During the nine month period ended June 30, 2011 we utilized cash to purchase $1,396,000 of securities and received $1,040,000 on CDs that have matured. Purchases of capital equipment and information technology equipment consumed $578,000 of cash during the nine month period ended June 30, 2011. We also received proceeds from the sale of assets in the amount of $660,000 for the sale of our Aberdeen, SD facility.

Financing Activities

For the nine month period ended June 30, 2012 we received $143,000 from employees' participation and purchase of stock through our ESPP and $148,000 from the issuance of stock as a result of employees exercising options.

For the nine month period ended June 30, 2011 we received $88,000 from employees' participation and purchase of stock through our ESPP and received $59,000 from the issuance of stock as a result of employees exercising options.

CRITICAL ACCOUNTING POLICIES AND ESTIMATES

Management utilizes its technical knowledge, cumulative business experience, judgment and other factors in the selection and application of the Company's accounting policies.

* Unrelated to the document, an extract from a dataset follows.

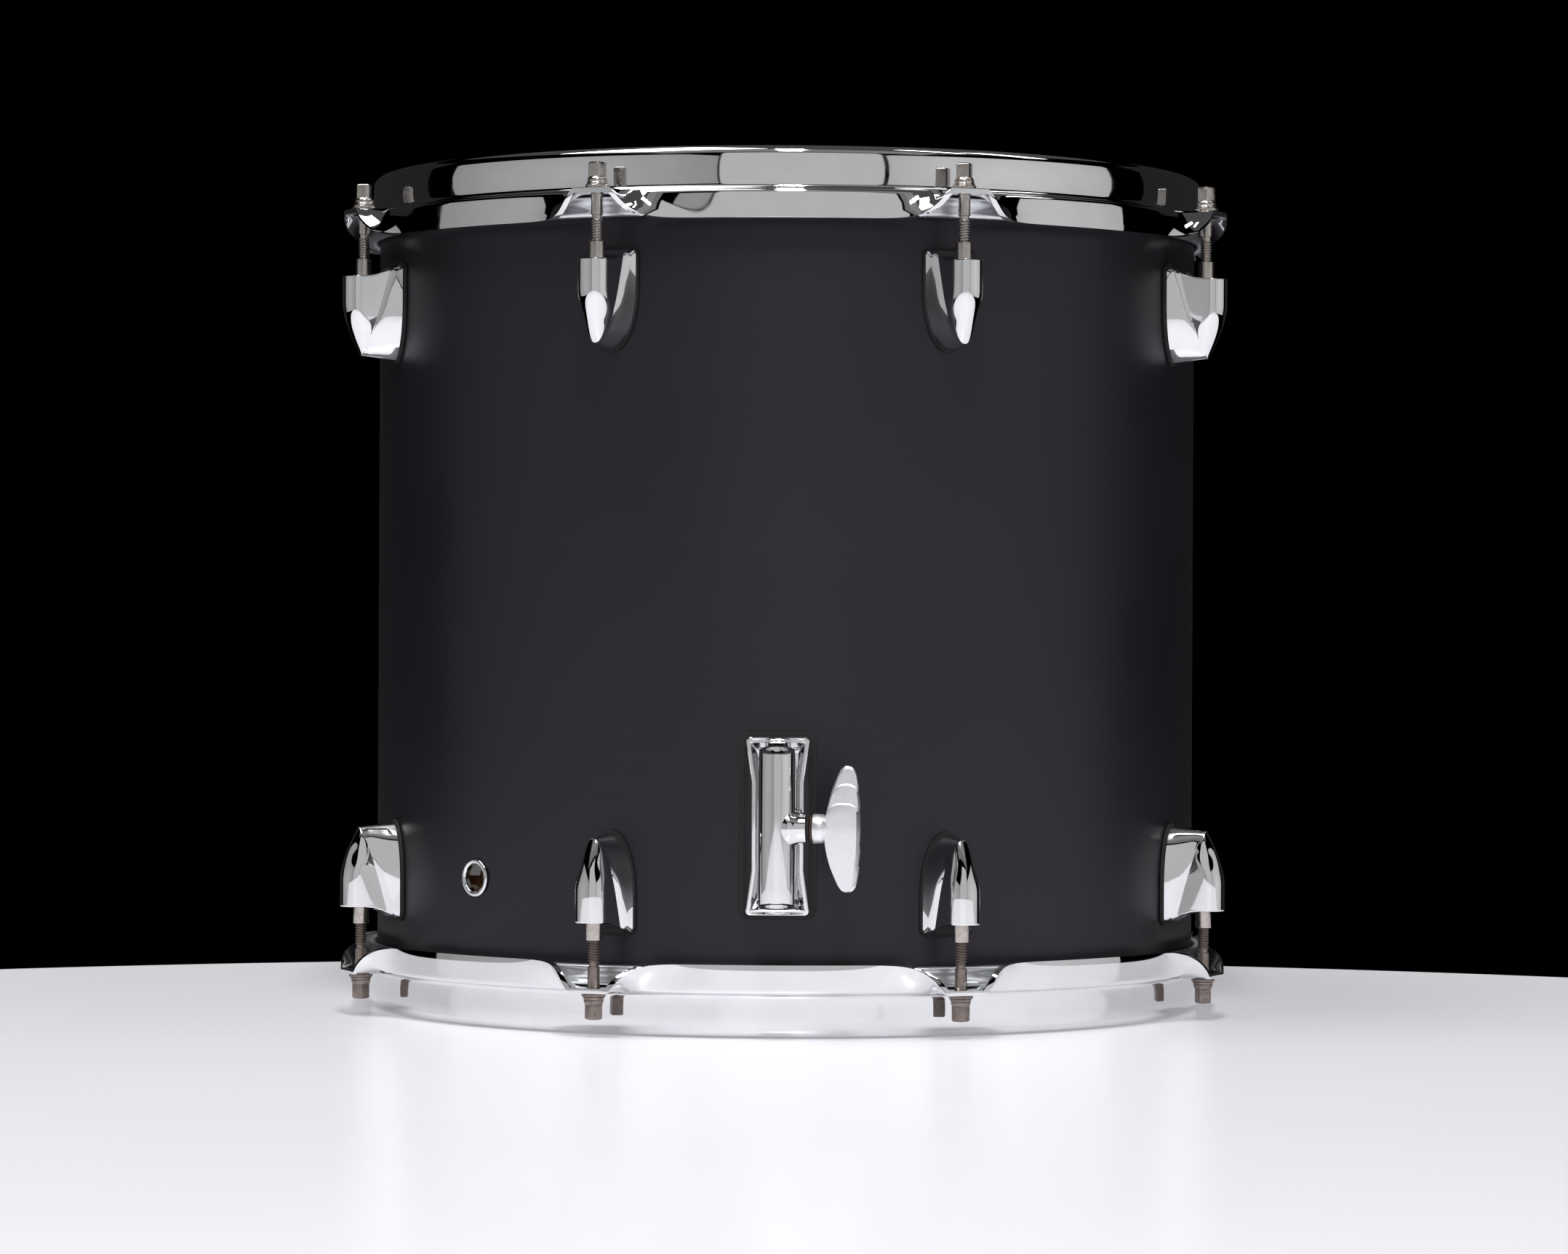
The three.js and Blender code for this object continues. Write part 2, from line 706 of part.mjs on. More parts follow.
function place(parent, name, geometry, material) {
  const mesh = new THREE.Mesh(geometry, material);
  mesh.name = name;
  parent.add(mesh);
  return mesh;
}

// A group at a station of the shell: +X out along the radius, +Y along the tangent
function station(parent, angle, height = 0) {
  const group = new THREE.Group();
  group.rotation.z = degrees(angle - 90);
  group.position.z = height;
  parent.add(group);
  return group;
}

place(model, "shell", geometryOf(makeShell()), finish.lacquer);
const ventSeat = station(model, ventAngle, ventRise - halfDepth);
place(ventSeat, "vent_grommet", geometryOf(makeVent()), finish.chrome);

const hoopGeometry = geometryOf(makeHoop());
const fleshHoopGeometry = geometryOf(makeFleshHoop());
const filmGeometry = geometryOf(makeFilm());
const lugGeometry = geometryOf(makeLug());
const rodGeometry = geometryOf(makeRod());

// One end of the drum: head, hoop, lugs and rods
function addEnd(name, direction, film) {
  const end = new THREE.Group();
  end.scale.z = direction;
  model.add(end);
  place(end, `${name}_hoop`, hoopGeometry, finish.chrome);
  place(end, `${name}_flesh_hoop`, fleshHoopGeometry, finish.aluminium);
  place(end, `${name}_head`, filmGeometry, film);
  for (let i = 0; i < lugCount; i++) {
    const seat = station(end, firstLugAngle + (i * 360) / lugCount);
    place(seat, `${name}_lug_${i + 1}`, lugGeometry, finish.chrome);
    const rod = place(seat, `${name}_rod_${i + 1}`, rodGeometry, finish.nickel);
    rod.position.x = rodCircleRadius;
  }
}

addEnd("batter", 1, finish.coatedFilm);
addEnd("resonant", -1, finish.clearFilm);

const bracketPieces = {
  leg_bracket: [geometryOf(makeBracket()), finish.chrome, 0],
  bracket_gasket: [geometryOf(makeBracketGasket()), finish.rubber, 0],
  clamp_shoe: [geometryOf(makeShoe()), finish.steel, legAxisRadius],
  wing_stud: [geometryOf(makeStud()), finish.steel, legAxisRadius],
  wing_washer: [geometryOf(makeRingWasher()), finish.rubber, legAxisRadius],
  wing_handle: [geometryOf(makeWing()), finish.silverPaint, legAxisRadius],
};

for (const [where, angle] of Object.entries(bracketAngles)) {
  const seat = station(model, angle, bracketRise - halfDepth);
  for (const [name, [geometry, material, reach]] of Object.entries(bracketPieces)) {
    place(seat, `${name}_${where}`, geometry, material).position.x = reach;
  }
}

export default model;
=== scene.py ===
"""Floor tom: a black drum shell with chromed hoops, lugs and leg brackets, on a white table."""

import math

import bpy
from mathutils import Matrix, Vector


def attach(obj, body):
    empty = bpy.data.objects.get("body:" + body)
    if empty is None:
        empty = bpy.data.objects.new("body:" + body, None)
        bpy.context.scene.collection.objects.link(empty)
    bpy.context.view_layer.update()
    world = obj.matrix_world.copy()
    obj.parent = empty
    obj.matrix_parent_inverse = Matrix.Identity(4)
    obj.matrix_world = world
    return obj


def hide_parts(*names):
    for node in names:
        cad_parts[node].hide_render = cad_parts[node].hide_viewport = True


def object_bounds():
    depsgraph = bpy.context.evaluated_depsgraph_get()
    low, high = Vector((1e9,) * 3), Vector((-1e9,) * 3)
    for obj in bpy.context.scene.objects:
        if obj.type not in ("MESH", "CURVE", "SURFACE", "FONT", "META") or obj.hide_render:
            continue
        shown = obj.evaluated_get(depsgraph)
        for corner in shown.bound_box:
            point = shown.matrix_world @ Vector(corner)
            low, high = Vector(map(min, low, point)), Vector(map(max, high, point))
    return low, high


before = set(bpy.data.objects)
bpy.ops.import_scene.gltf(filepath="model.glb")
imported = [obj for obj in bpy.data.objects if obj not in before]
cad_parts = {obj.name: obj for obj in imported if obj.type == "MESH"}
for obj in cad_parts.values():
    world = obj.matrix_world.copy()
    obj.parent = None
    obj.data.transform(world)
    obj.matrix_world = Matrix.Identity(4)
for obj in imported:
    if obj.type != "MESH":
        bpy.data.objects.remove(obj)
cad_low, cad_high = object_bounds()


# Shell: a cylinder of thin wood plies, lacquered satin black outside and left bare inside.
# The section of its wall is drawn with a 45 degree bearing edge at each end and spun round the
# drum's axis, and the air vent and every screw get their hole.
def select_only(*pieces):
    """Selects these pieces and nothing else, and makes the first one active."""
    bpy.ops.object.select_all(action="DESELECT")
    for piece in pieces:
        piece.select_set(True)
    if pieces:
        bpy.context.view_layer.objects.active = pieces[0]


def close_up(merge=0.000001, fill=False):
    """Merges the doubled points of the piece in edit mode, fills its open ends if asked, turns its
    faces outwards and leaves edit mode."""
    bpy.ops.mesh.select_all(action="SELECT")
    bpy.ops.mesh.remove_doubles(threshold=merge)
    bpy.ops.mesh.dissolve_degenerate(threshold=0.000001)
    bpy.ops.mesh.select_all(action="SELECT")
    if fill:
        bpy.ops.mesh.fill_holes(sides=0)
        bpy.ops.mesh.select_all(action="SELECT")
    bpy.ops.mesh.normals_make_consistent(inside=False)
    bpy.ops.object.mode_set(mode="OBJECT")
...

The accounting policies considered by management to be the most critical to the presentation of the financial statements because they require the most difficult, subjective and complex judgments include revenue recognition, stock-based compensation, deferred tax asset valuation allowances, accruals for uncertain tax positions, and impairment of goodwill and long-lived assets.

These accounting policies are described in Item 7. "Management's Discussion and Analysis of Financial Condition and Results of Operations" of the Company's Annual Report on Form 10-K for the year ended September 30, 2011. Management made no changes to the Company's critical accounting policies during the quarter ended June 30, 2012.

In applying its critical accounting policies, management reassesses its estimates each reporting period based on available information. Changes in these estimates did not have a significant impact on earnings for the quarter ended June 30, 2012.